··· Source material

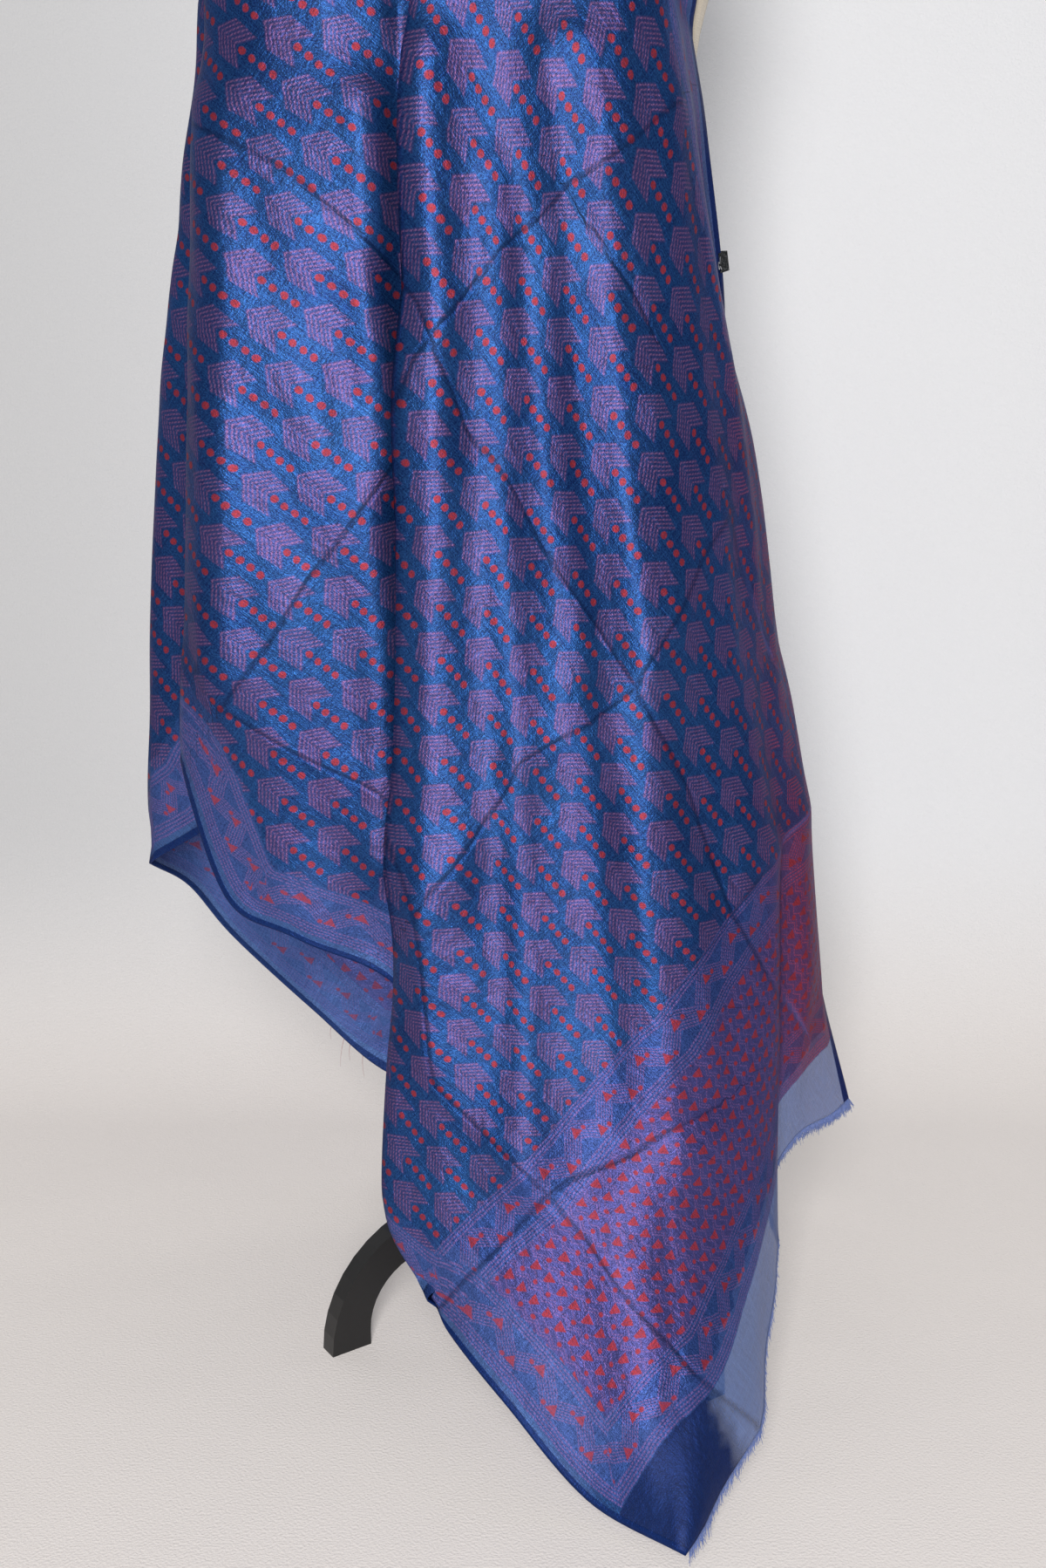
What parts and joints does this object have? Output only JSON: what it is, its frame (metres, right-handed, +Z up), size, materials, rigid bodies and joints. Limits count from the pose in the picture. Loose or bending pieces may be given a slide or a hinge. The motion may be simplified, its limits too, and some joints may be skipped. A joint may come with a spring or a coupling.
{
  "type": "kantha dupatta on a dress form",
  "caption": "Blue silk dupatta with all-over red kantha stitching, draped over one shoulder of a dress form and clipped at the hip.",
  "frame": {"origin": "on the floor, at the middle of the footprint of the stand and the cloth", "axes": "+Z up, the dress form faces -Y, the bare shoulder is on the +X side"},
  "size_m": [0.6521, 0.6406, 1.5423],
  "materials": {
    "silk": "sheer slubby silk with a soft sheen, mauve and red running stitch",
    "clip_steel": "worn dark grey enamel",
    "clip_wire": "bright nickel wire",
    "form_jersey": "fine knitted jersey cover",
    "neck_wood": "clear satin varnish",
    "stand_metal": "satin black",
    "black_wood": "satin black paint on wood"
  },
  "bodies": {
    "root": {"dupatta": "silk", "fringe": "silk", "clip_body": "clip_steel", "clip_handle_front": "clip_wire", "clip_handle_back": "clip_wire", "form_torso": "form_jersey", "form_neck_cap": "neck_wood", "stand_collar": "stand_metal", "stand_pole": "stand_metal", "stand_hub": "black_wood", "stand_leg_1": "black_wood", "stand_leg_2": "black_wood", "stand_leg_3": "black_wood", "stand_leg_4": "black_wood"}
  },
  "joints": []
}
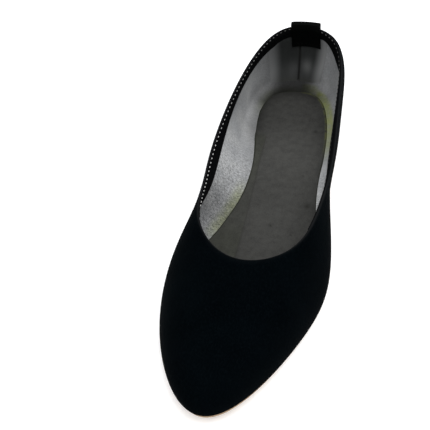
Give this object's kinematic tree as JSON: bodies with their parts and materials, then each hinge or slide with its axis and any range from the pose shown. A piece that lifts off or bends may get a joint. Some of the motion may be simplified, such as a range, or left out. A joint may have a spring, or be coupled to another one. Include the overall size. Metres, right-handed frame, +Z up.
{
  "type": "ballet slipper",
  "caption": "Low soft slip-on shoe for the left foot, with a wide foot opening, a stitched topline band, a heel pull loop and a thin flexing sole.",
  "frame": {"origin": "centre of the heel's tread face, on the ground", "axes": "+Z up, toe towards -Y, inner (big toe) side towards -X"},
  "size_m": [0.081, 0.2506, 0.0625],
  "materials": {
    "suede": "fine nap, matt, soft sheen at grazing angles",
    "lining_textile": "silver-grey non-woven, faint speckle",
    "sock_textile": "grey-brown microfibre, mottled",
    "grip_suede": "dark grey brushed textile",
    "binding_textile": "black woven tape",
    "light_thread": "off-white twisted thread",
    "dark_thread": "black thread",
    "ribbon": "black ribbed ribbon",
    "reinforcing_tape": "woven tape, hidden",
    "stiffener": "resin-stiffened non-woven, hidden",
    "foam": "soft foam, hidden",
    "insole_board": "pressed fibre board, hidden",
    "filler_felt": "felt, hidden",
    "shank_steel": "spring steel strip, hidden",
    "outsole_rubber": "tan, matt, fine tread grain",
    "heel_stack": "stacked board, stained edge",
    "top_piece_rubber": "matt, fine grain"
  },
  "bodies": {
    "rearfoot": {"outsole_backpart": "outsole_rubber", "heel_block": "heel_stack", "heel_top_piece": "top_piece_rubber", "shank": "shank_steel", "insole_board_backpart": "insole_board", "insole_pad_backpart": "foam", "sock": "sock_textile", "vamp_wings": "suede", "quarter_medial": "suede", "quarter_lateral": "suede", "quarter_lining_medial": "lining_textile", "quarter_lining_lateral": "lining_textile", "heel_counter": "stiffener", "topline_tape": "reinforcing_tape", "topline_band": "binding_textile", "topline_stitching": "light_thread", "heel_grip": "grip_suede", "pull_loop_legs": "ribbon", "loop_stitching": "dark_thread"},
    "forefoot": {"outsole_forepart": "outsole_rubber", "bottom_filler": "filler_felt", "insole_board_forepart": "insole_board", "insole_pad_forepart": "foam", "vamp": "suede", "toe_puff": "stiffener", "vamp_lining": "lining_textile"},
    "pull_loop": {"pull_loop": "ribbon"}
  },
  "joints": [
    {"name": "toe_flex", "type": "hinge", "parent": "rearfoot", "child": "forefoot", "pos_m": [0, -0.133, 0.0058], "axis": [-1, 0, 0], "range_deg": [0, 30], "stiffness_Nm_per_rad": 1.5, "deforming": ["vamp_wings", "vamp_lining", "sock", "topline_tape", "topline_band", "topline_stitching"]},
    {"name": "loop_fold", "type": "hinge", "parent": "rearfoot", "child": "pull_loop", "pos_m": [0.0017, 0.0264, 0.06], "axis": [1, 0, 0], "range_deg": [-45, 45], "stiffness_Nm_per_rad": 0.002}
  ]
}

······

- Given task
Report all lines of the data above that include the string "handed".

- Solution to this exercise
What parts and joints does this object have? Output only JSON: what it is, its frame (metres, right-handed, +Z up), size, materials, rigid bodies and joints. Limits count from the pose in the picture. Loose or bending pieces may be given a slide or a hinge. The motion may be simplified, its limits too, and some joints may be skipped. A joint may come with a spring or a coupling.
Give this object's kinematic tree as JSON: bodies with their parts and materials, then each hinge or slide with its axis and any range from the pose shown. A piece that lifts off or bends may get a joint. Some of the motion may be simplified, such as a range, or left out. A joint may have a spring, or be coupled to another one. Include the overall size. Metres, right-handed frame, +Z up.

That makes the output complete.